5
votes

Warning: mysql_connect(): Access denied for user 'root'@'localhost' (using password: YES) in C:\xampp\htdocs\Login\sessionHandler.php on line 35

So this is what's on the line 35.

//to make a connection with database
$conn = mysql_connect("localhost", "root", "password") or die(mysql_error());

I don't know whether this is the problem or the code I'm writing. I have searched for every possible answer but it is not what I was looking for.
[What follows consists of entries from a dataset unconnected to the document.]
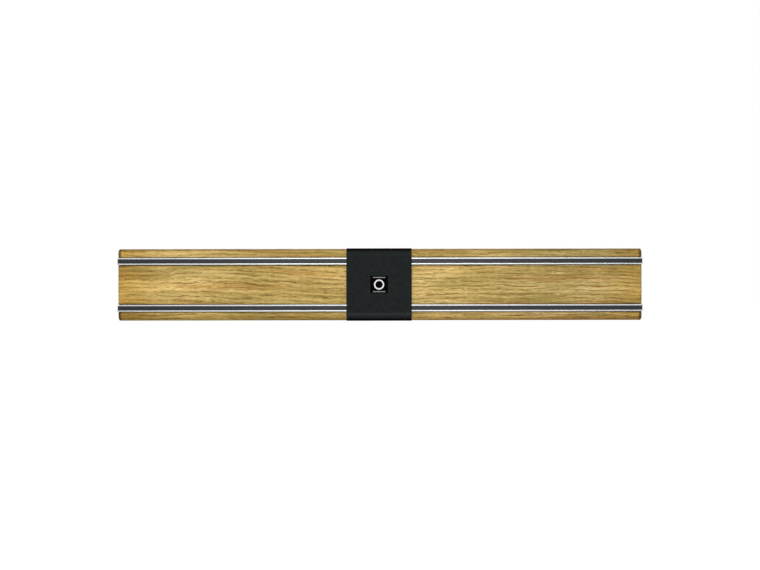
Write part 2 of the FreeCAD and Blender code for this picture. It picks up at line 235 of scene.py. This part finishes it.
# These multiply the colour of the wood. Each starts and is full at the two places given, in millimetres,
# but for the end grain, which starts and is full as the surface turns to face along the board.
HEARTWARD = (0.80, 0.83, 0.90, 1.0)
HEARTWARD_ALONG = (-40.0, 225.0)
OIL_SOAKED = (0.80, 0.69, 0.43, 1.0)
OIL_SOAKED_ALONG = (178.0, 226.0)
OILED_END = (0.54, 0.46, 0.44, 1.0)
FACING_ALONG = (0.1, 0.6)
# Painted shade on the rounded long edges, reaching farther round the bottom one.
PAINTED_EDGE_SHADE = (0.58, 0.53, 0.40, 1.0)
EDGE_SHADE_ABOVE = (28.0, 30.6)
EDGE_SHADE_BELOW = (-22.5, -30.6)
EDGE_SHADE_FORWARD = (-13.0, -15.5)
# Painted shade on the front corners at the board's ends.
PAINTED_CORNER_SHADE = (0.32, 0.31, 0.24, 1.0)
CORNER_SHADE_ALONG = (221.8, 223.2)
CORNER_SHADE_FROM_MIDDLE = (22.5, 23.5)
# Painted shade in a thin line beside each rail.
PAINTED_RAIL_SHADE = (0.40, 0.38, 0.38, 1.0)
RAIL_SHADE_FROM_RAIL = (1.1, 0.5)
FRONT_OF_BOARD = (-16.0, -17.0)


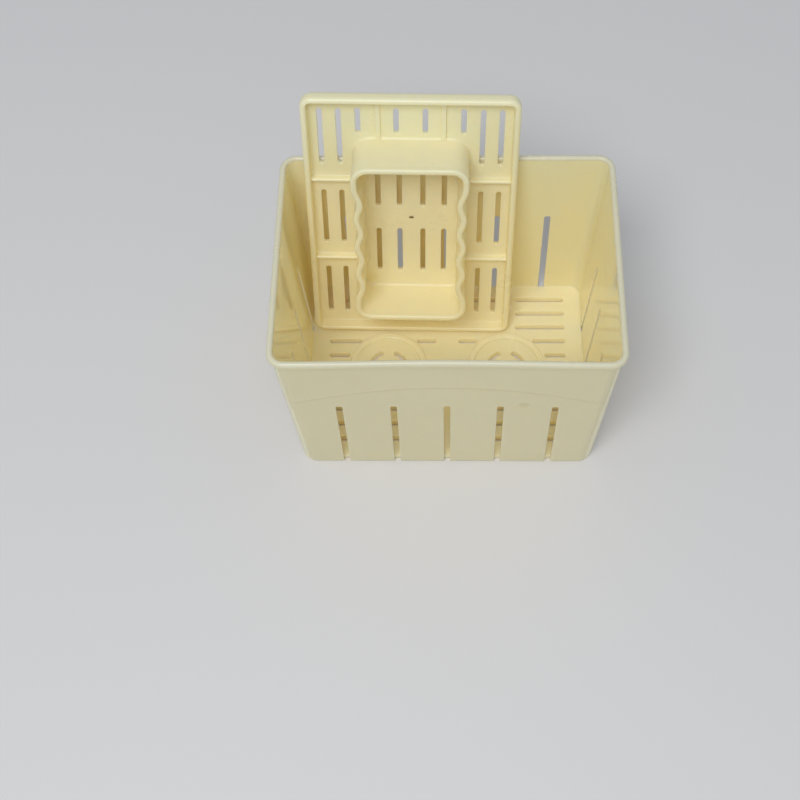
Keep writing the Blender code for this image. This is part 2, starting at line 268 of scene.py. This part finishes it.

this is my code (if the problem is not really on the line 35)

//validation error flag
$errflag = false;

//Input Validation
if($_POST['uname'] == '')
{
    $errmsg_arr[]='Login ID missing';
    $errflag = true;
}
if($_POST['pword'] == '')
{
    $errmsg_arr[] = 'Password missing';
    $errflag = true;
}


//if there are input validations, redirect back to the login form
if($errflag)
{
    $_SESSION['ERRMSG_ARR'] = $errmsg_arr;
    session_write_close();
    header("location: login.php");
    exit();
}

//to make a connection with database
$conn = mysql_connect("localhost", "root", "password") or die(mysql_error());


//to select the targeted database
mysql_select_db("ngchoonching", $conn) or die(mysql_error());

//to create a query to be executed in sql
$username = $_POST['uname'];
$password = $_POST['pword'];
$query = "SELECT * FROM profile WHERE username = '$username' AND password = '$password'";

//to run sql query in database
$result= mysql_query($query, $conn) or die(mysql_error());

//check whether the query was successful or not
if(isset($result))
{
    if(mysql_num_rows($result) == 1)
    {
        //Login successful
        session_regenerate_id();
        $member = mysql_fetch_assoc($result);
        $_SESSION['SESS_MEMBER_ID'] = $member['id'];
        $_SESSION['SESS_FIRST_NAME'] = $member['firstname'];
        $_SESSION['SESS_LAST_NAME'] = $member['lastname'];
        $_SESSION['STATUS'] = true;
        session_write_close();
        header("location: login-successful.php");
        exit();
    }
    else
    {
        //login failed
        header("location: login-failed.html");
        exit();
    }
}
else
{
    die("Query failed");
}

?>

I use localhost,phpmyadmin,xampp and I don't understand why the access is denied.

1
This is not a problem in the code, it's a problem with the database permissions. What does show grants for root@localhost; show?Barmar
Also avoid regular mysql use mysqli or better PDOIdris
@Barmar it says GRANT PROXY ON ''@'' TO 'root'@'localhost' WITH GRANT OPTION and GRANT ALL PRIVILEGES ON *.* TO 'root'@'localhost' WITH GRANT OPTIONCheryl Perry
its possible with your current code todo a simple sql injection and just return a single row from your table and use that to authenticate even login as anyone. Use mysqli or PDO with prepared query'sLawrence Cherone
@Barmar i'm sorry what should i do about this? This is actually my first time doing this, and i'm still learningCheryl Perry

1 Answers

11
votes

try $conn = mysql_connect("localhost", "root") or $conn = mysql_connect("localhost", "root", "")